Suits in equity seeking injunctive relief against a zoning ordinance or resolution on the ground that it is arbitrary, capricious, confiscatory or impinges on some right or guarantee of the Constitution of this State has long been the traditional method of assaulting the validity of zoning ordinances or resolutions. As said by the Supreme Court in De Groot, supra: "Injunction has been many times employed to assault legislative action at the state and local level where such action allegedly impinged on some constitutional right. Attacks on municipal zoning ordinances are typical." The foregoing procedure has been repeatedly recognized, and approved by the appellate courts of this state.[6]

Based upon the foregoing authorities it is our conclusion, and we so hold, that the suit in equity instituted by appellees to directly attack the validity of the questioned zoning resolution adopted by appellant board is properly brought, and the chancellor was correct in denying appellant's motion to dismiss the complaint on the ground that the procedure adopted was improper and unauthorized.

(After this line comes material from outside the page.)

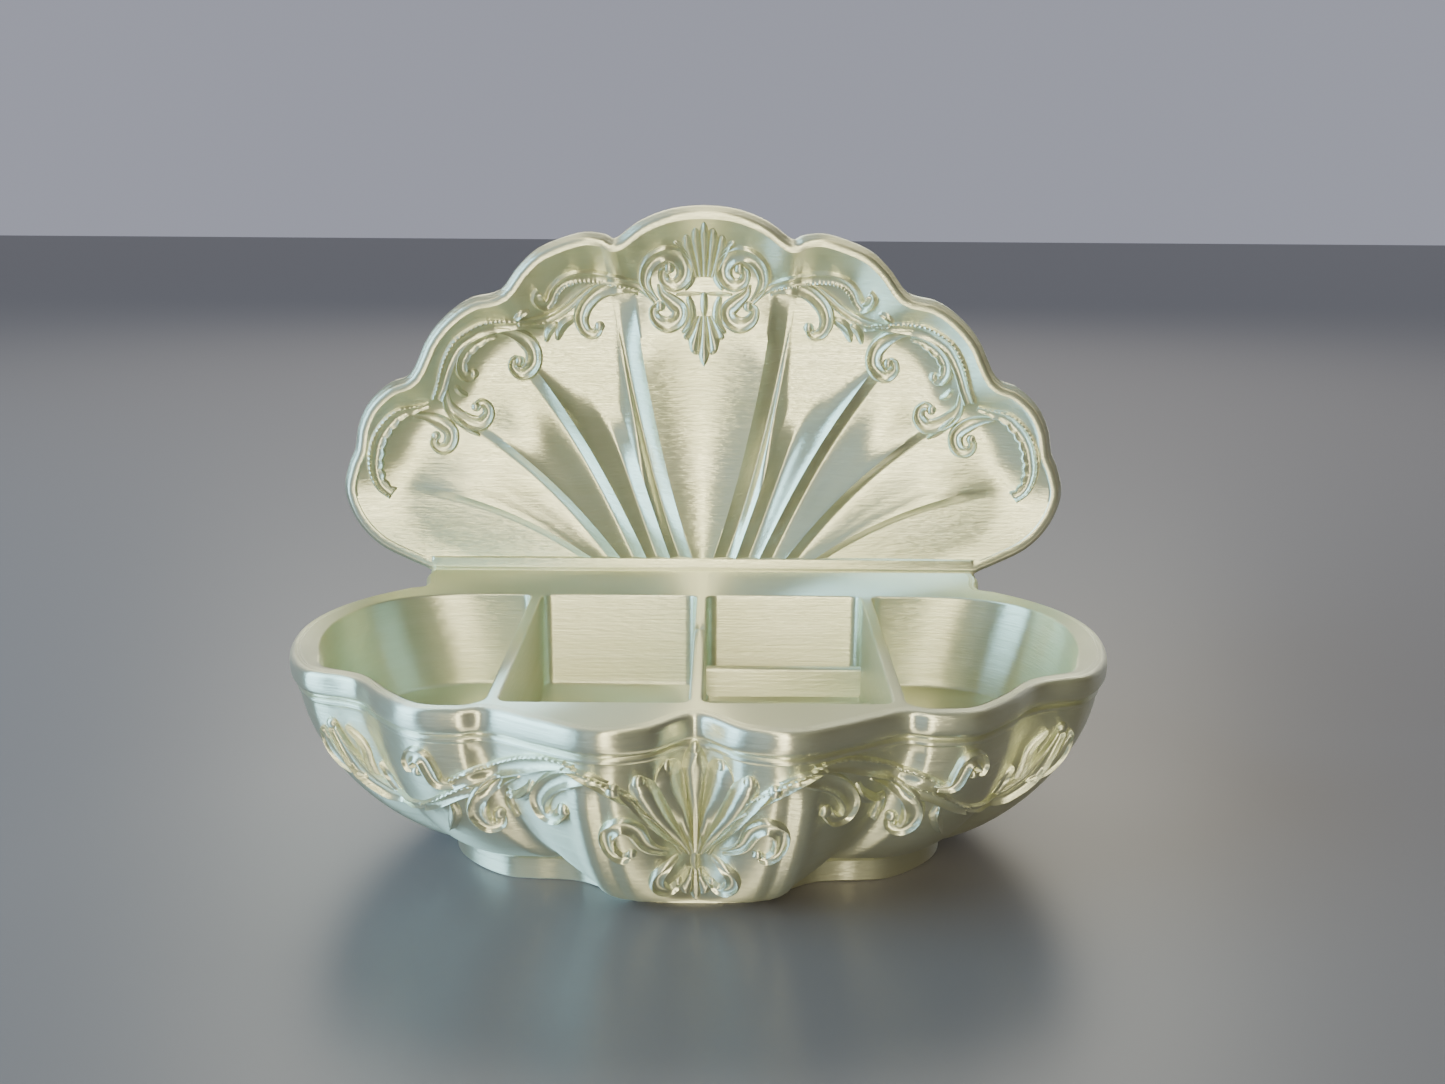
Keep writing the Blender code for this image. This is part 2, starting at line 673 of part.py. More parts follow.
def fan_leaf(name, surface, root, root_width, tips, collection, material):
    """A raised leaf on the middle line: folds run from its root to its tips."""
    ends = []
    for here, there in zip(tips, tips[1:]):
        ends += [(here, 1.0), ((here + there) / 2, 0.35)]
    ends.append((tips[-1], 1.0))
    rows = ((0.0, 0.7), (0.5, 1.0), (0.86, 1.0), (1.0, 0.5))
    front, back = [], []
    for number, (tip, fold) in enumerate(ends):
        start = Vector((root_width * (number / (len(ends) - 1) - 0.5), root))
        if tips[0].x > tips[-1].x:
            start.x = -start.x
        fall = (tip - start) * (0.93 if fold < 1.0 else 1.0)
        for share, rise in rows:
            point, normal = surface(*(start + fall * share))
            front.append(point + normal * RELIEF * rise * fold)
            back.append(point - normal * RELIEF_ROOT)
    bm = bmesh.new()
    count = len(rows)
    tops = [bm.verts.new(point) for point in front]
    bottoms = [bm.verts.new(point) for point in back]
    border = []
    for column in range(len(ends) - 1):
        for row in range(count - 1):
            corner = column * count + row
            spots = (corner, corner + count, corner + count + 1, corner + 1)
            bm.faces.new([tops[spot] for spot in spots])
            bm.faces.new([bottoms[spot] for spot in reversed(spots)])
    last = (len(ends) - 1) * count
    border += [column * count for column in range(len(ends))]
    border += [last + row for row in range(1, count)]
    border += [column * count + count - 1 for column in range(len(ends) - 2, -1, -1)]
    border += list(range(count - 2, 0, -1))
    for number, spot in enumerate(border):
        before = border[number - 1]
        bm.faces.new((tops[before], bottoms[before], bottoms[spot], tops[spot]))
    return helper(solid(name, bm, material), collection)


def ornament(lid, base, collection, material):
    """Every scroll and leaf of the lid and of the base."""
    pieces = []
    lid_size = Vector((LID_WIDTH / 2, LID_HEIGHT))
    base_size = Vector((BASE_WIDTH / 2, RIM_HEIGHT))
    foot = Vector((0.0, RIM_HEIGHT))
    for word, thing, scrolls, size, start in (
            ("lid", lid, LID_SCROLLS, lid_size, foot), ("base", base, BASE_SCROLLS, base_size, Vector((0.0, 0.0)))):
        surface = surface_of(thing)
        for number, (width, points) in enumerate(scrolls):
            for side in (1.0, -1.0):
                line = [Vector((side * x * size.x, z * size.y)) + start for x, z in points]
                name = "%s_scroll_%d_%s" % (word, number + 1, "right" if side > 0 else "left")
                pieces.append(scroll(name, surface, line, width * SCROLL_WIDTH, collection, material))
    for number, (root, root_width, tips) in enumerate(LID_LEAVES):
        ends = [Vector((x * lid_size.x, z * lid_size.y)) + foot for x, z in tips]
        up = root * lid_size.y + RIM_HEIGHT
        width = root_width * lid_size.x
        name = "lid_leaf_%d" % (number + 1)
        pieces.append(fan_leaf(name, surface_of(lid), up, width, ends, collection, material))
    root, root_width, tips = PALMETTE
    ends = [Vector((x * base_size.x, z * base_size.y)) for x, z in tips]
    up, width = root * base_size.y, root_width * base_size.x
    pieces.append(fan_leaf("base_palmette", surface_of(base), up, width, ends, collection, material))
    return pieces


def join(thing, operation, collection):
    modifier = thing.modifiers.new(operation.lower(), "BOOLEAN")
    modifier.operation = operation
    modifier.operand_type = "COLLECTION"
    modifier.collection = collection
    modifier.solver = "EXACT"


def tool_collection(name):
    collection = bpy.data.collections.new(name)
    bpy.context.scene.collection.children.link(collection)
    return collection


def stand_on_origin(things):
    """Move every mesh so that the origin is under the middle of the finished box of space."""
    depth = BASE_DEPTH + DISH_DEPTH + LID_WALL - LID_SEAT + BACK_FLUTE
    middle = (depth / 2) - BASE_DEPTH
    for thing in things:
        for vertex in thing.data.vertices:
            vertex.co.y -= middle
        thing.data.update()


def build():
    for thing in list(bpy.data.objects):
        bpy.data.objects.remove(thing, do_unlink=True)
    material = silk_plastic()
    cuts, additions = tool_collection("cuts"), tool_collection("additions")
    box = base_solid(material)
    tools = []
    for side, word in ((-1, "left"), (1, "right")):
        top, floor = middle_outline(side, front_line()), middle_outline(side, front_line() + FRONT_SLOPE)
        tools.append(pocket("middle_%s" % word, top, floor, cuts, material))
        top, floor = end_outlines(side)
        tools.append(pocket("end_%s" % word, top, floor, cuts, material))
    for number in range(BARS):
        tools.append(ring_bar(number, additions, material))
    lid = lid_solid(additions, material)
    tools.append(lid)
    tools += ornament(lid, box, additions, material)
    join(box, "DIFFERENCE", cuts)
    join(box, "UNION", additions)
    stand_on_origin([box] + tools)


build()
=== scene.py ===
"""Shell jewellery box with an upright shell lid, printed in pearl-white silk plastic.

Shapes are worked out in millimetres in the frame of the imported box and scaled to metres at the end.
"""
from math import cos, exp, pi, radians, sin

import bmesh
import bpy
from mathutils import Euler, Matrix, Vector
from mathutils.bvhtree import BVHTree


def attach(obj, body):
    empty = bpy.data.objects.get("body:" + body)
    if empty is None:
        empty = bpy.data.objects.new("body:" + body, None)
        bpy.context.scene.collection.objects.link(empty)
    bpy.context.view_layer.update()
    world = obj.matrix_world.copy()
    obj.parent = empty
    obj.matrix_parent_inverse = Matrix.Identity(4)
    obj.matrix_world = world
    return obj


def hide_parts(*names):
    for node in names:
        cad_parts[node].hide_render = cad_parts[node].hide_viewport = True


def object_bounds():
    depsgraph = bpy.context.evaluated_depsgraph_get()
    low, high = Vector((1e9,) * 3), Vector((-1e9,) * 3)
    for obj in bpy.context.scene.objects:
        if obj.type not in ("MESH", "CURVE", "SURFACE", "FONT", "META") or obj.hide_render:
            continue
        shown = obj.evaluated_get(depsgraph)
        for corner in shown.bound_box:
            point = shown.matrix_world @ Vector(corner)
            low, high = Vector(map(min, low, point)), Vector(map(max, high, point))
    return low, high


MM = 0.001

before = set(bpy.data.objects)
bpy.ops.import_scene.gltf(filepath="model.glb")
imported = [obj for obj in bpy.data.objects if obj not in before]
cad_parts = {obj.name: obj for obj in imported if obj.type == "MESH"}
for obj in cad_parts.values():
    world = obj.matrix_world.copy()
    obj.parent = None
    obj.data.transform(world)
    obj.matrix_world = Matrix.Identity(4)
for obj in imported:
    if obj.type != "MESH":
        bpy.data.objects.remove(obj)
cad_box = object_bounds()

# Base, in millimetres
BASE_WIDTH = 202.0
BASE_DEPTH = 127.5
RIM_HEIGHT = 52.0
RIM_ROUNDING = 1.6
BAND_HEIGHT = 6.2
BAND_UNDERCUT = 1.9
FOOT_WIDTH = 121.0
FOOT_HEIGHT = 6.5
FOOT_CREASE = 1.2
LOBE_FOOT = 0.1
BOWL_FULLNESS = 1.65
FLUTE_DEPTH = 1.5
NARROW_RIB = 0.9
BOWL_TOP = RIM_HEIGHT - 1.4 * BAND_HEIGHT

# Compartments
FLOOR_HEIGHT = 26.0
END_WALL = 7.0
BACK_ROUND = 15.0
BACK_RUN = 25.0
LOBE_WALL = 3.4
BOWL_WALL = 2.6
FRONT_SLOPE = 4.5
FRONT_WALL = 17.0
DIVIDER = 3.0
MIDDLE_WIDTH = 42.0
END_START = DIVIDER * 1.5 + MIDDLE_WIDTH
CORNER_FLARE = 3.0
POCKET_EDGE = 0.6
BAR_THICKNESS = 3.0
BAR_HEIGHT = 8.5
BAR_BEHIND = 6.0
BAR_PITCH = 27.0
BARS = 2

# Deck and lid
LID_SEAT = 6.0
DECK_DEPTH = 23.2
LID_WIDTH = 203.6
LID_HEIGHT = 102.3
RAIL_HEIGHT = 4.0
LID_RIM = 2.6
LID_ROLL = 1.1
LID_EDGE = 5.5
DISH_DEPTH = 11.0
DISH_SLOPE = 15.0
DISH_BOW = 8.0
LID_WALL = 3.0
FAN_START = 38.0
RIB_HEIGHT = 3.6
RIB_DROP = 3.8
RIB_SPREAD = 0.28
MIDDLE_RIB = 0.65
FAN_BEND = 10.6
BACK_FLUTE = 1.6

# Raised ornament
RELIEF = 1.45
ROOT = 1.0
BEAD_PITCH = 1.3
BEAD_STEP = 0.33
SCROLL_STEP = 0.6
TOOTH_PITCH = 3.4
DROP_WIDTH = 2.6
KNOB_SHARE = 0.30

# How finely the shapes are divided
COLUMNS_A_KEY = 7
BOWL_LEVELS = 26
END_COLUMNS_A_KEY = 5
LID_ROWS = 48
FLANK_COLUMNS = 7
SLOPE_COLUMNS = 13
OUTER_COLUMNS = 22
SHARP_ANGLE = 38.0
WELD = 0.002

# Print: the height of a layer and the distance between the nozzle's strokes, in millimetres, how slanting
# those are, and how fine the marks are across, along and up, counted a metre
LAYER = 0.2
HATCH = 0.45
HATCH_SLANT = 0.8
HATCH_SLANT_LENGTH = 1.28
STREAKS = (22.0, 22.0, 1500.0)
BANDS = (9.0, 9.0, 320.0)
RAGGED = (260.0, 260.0, 1900.0)
PATCHES = (34.0, 34.0, 34.0)
PEARL_LOW = (0.800, 0.815, 0.600, 1.0)
PEARL_HIGH = (0.860, 0.870, 0.680, 1.0)
ROUGHNESS = 0.31
METALLIC = 0.9
ANISOTROPIC = 1.0
SHEEN_TURN = 0.25

# The back edge of the base: the lid's fluted back is the furthest point behind it.
BACK_EDGE = cad_box[1][1] / MM - (DISH_DEPTH + LID_WALL - LID_SEAT + BACK_FLUTE)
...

The order appealed is accordingly affirmed.

CARROLL, DONALD K., Chief Judge, and STURGIS, J., concur.

NOTES

[1] Ch. 17833, Laws of Florida, 1937, as amended by Ch. 25510, Laws of Florida, 1949.

[2] DeGrott v. Sheffield et al., (Fla. 1957) 95 So.2d 912

[3] Bloomfield v. Mayo, (Fla.App. 1960) 119 So.2d 417.

[4] Josephson v. Autry, et al., (Fla. 1957) 96 So.2d 784.

[5] Alianell v. Fossey, et al., (Fla.App. 1959) 114 So.2d 372; Schauer et al. v. City of Miami Beach, et al. (Fla. 1959) 112 So.2d 838, 71 A.L.R.2d 562; Josephson v. Autry, et al., see footnote 4.

[6] Friedland, et al. v. City of Hollywood et al., (Fla.App. 1961) 130 So.2d 306; Schauer et al. v. City of Miami Beach, et al., see footnote 5; Hartnett et al. v. Austin et ux. (Fla. 1956) 93 So.2d 86; Mayer et al. v. Dade County, (Fla. 1955) 82 So.2d 513.